OOM - M1 Release Planning Template

DRAFT PROPOSAL FOR COMMENTS

The content of this template is expected to be fill out for M1 Release Planning Milestone.

Info

Use the "Copy" and "Move" options (available under the ..., top right of this page) to duplicate this template into your project wiki.
Use the Wiki to document the release plan. Don't provide PowerPoint.
Use as much diagrams and flow charts as you need, directly in the wiki, to convey your message.


Overview

Project Name

Enter the name of the project

Project Name

Enter the name of the project

Target Release Name

Amsterdam

Project Lifecycle State

Incubation

Participating Company 

Bell, Amdocs, AT&T, ZTE, Huawei

Scope

What is this release trying to address?

ONAP Operations Manager will be used to efficiently Deploy, Manage, Operate the ONAP platform and its components (e.g. MSO, DCAE, SDC, etc.) and infrastructure (VMs, Containers). The OOM addresses the current lack of consistent platform-wide method in managing software components, their health, resiliency and other lifecycle management functions.  With OOM, service providers will have a single dashboard/UI to deploy & un-deploy the entire (or partial) ONAP platform, view the different instances being managed and the state of each component, monitor actions that have been taken as part of a control loop (e.g., scale in-out, self-heal), and trigger other control actions like capacity augments across data centers. 

In the Amsterdam release, OOM will be used to automatically deploy and re-deploy all ONAP platform components using containers technology, to monitor components state and to automatically heal broken platform components when required. 

Use Cases

OOM functionality is platform wide and is therefore not directly tied to specific use cases. However the vFW use case will be used as the test bed for OOM. 

Minimum Viable Product

  • ONAP platform 1-click deployment on kubernetes for key components:

    • onap-aai

      • aai-service

      • hbase

      • model-loader-service

    • onap-appc

      • dbhost

      • dgbuilder

      • sdnctldb01

      • sdnctldb02

      • sdnhost

    • onap-message-router

      • dmaap

      • global-kafka

      • zookeeper

    • onap-mso

      • mariadb

      • mso

    • onap-policy

      • brmsgw

      • drools

      • mariadb

      • nexus

      • pap

      • pdp

      • pypdp

      • portalapps

      • portaldb

      • vnc-portal

    • onap-robot

      • robot

    • onap-sdc

      • sdc-be

      • sdc-cs

      • sdc-es

      • sdc-fe

      • sdc-kb

    • onap-sdnc

      • dbhost

      • sdnc-dgbuilder

      • sdnc-portal

      • sdnctldb01

      • sdnctldb02

      • sdnhost

    • onap-vid

      • vid-mariadb

      • vid-server

    • AAF

    • DCAE

    • MSB

    • Multi-VIM

    • VFC

  • vFirewall demo on docker/kubernetes

  • OOM Guidelines: 

    • Provide guidelines to the community teams for bringing components to oom/kubernetes (all component teams can bring themselves their components to OOM). 

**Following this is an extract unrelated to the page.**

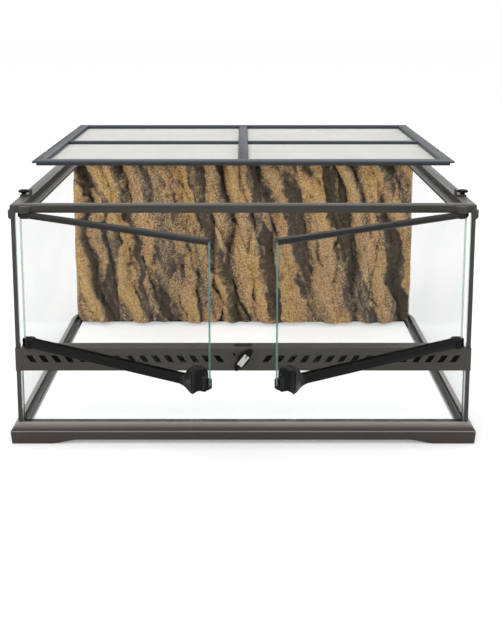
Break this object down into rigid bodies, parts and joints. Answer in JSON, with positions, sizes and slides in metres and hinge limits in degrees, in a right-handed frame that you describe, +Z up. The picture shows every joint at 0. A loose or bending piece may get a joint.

  • Platform containers monitoring:  provide visibility to the state of each components

  • Platform components auto-healing mvp: auto-restart of platform containers on shutdown (may require a second level of policies on top of kubernetes to avoid infinite restarts)

  • Platform Configuration management to deploy on different environments

    • Technical architecture & technology POCs for tools like Ansible, Chef, Cloudify for config management

    • Platform configuration parameters externalization to enable custom deployments (i.e. remove all hardcoded parameters). 

      • Critical parameters like openstack deployments and etc in an environment file. 

    • Component-level configuration & version management: allow to easily change configurations and manage different versions of the configuration files for each component.

    • Platform configuration management examples/demos so that the community knows how to use oom. Would require 2 examples

      • 1 would be for lab deployment

      • 1 for a production deployment

  • Platform Upgradability:

    • Teams must expose endpoints for rollbacks and ensure backward compability. We need to provide requirements to each component teams.

    • Ability to deploy multiple instances of ONAP on different versions.

    • Manage individual components versions - Ability to upgrade 1 component at the time. 

  • Platform infrastructure & multi-deployment options support (TBD)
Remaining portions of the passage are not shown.